One exchange student involved was Emma Bouveret, of France. She said that it was an interesting experience meeting and volunteering alongside the American teens.

“Princess Place was beautiful, especially arriving in the morning with the deer and birds,” said Alex Teisan, Bouveret’s host sister. “It was time well spent volunteering to improve the park. The camaraderie was excellent, especially getting to meet other kids and exchange students.”

Teens pulled overgrown weeds, collected and piled historically significant bricks from old buildings for future use, loaded fallen oak logs and limbs into tractors to be hauled away, and washed the never ending salt off of the tall, beautiful, original windows of the waterfront lodge.

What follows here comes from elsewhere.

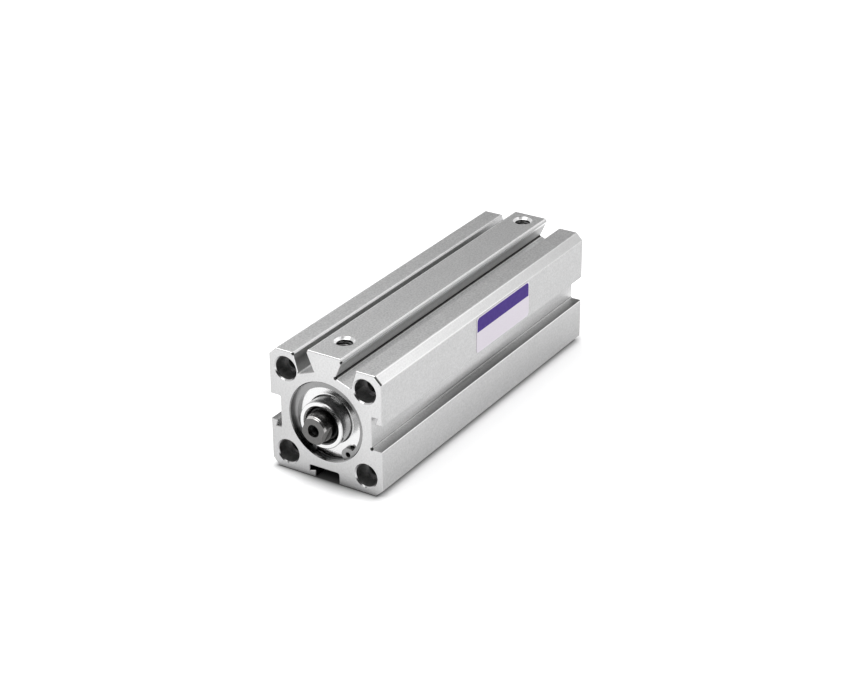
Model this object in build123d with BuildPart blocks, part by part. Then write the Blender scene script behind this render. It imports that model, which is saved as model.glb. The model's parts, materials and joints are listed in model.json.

“We had a big oak tree go down in a storm, and, with the Legacy students off for the summer, the garden project had gotten overgrown,” Barbuti said. “These kids really pitched in and helped with the cleanup. We had a good time and are looking forward to the next project.”

A waterfront cookout, sponsored by Palm Coast Ford, followed the clean up to give the hungry teens a chance to eat, relax and get to know one another better.

When asked to describe some of the differences and similarities between their culture and ours, exchange students Thibault Durand and Bouveret agreed that Americans seem to be more easy going. 

Kelly said she is looking forward to many more volunteer opportunities with the exchange students.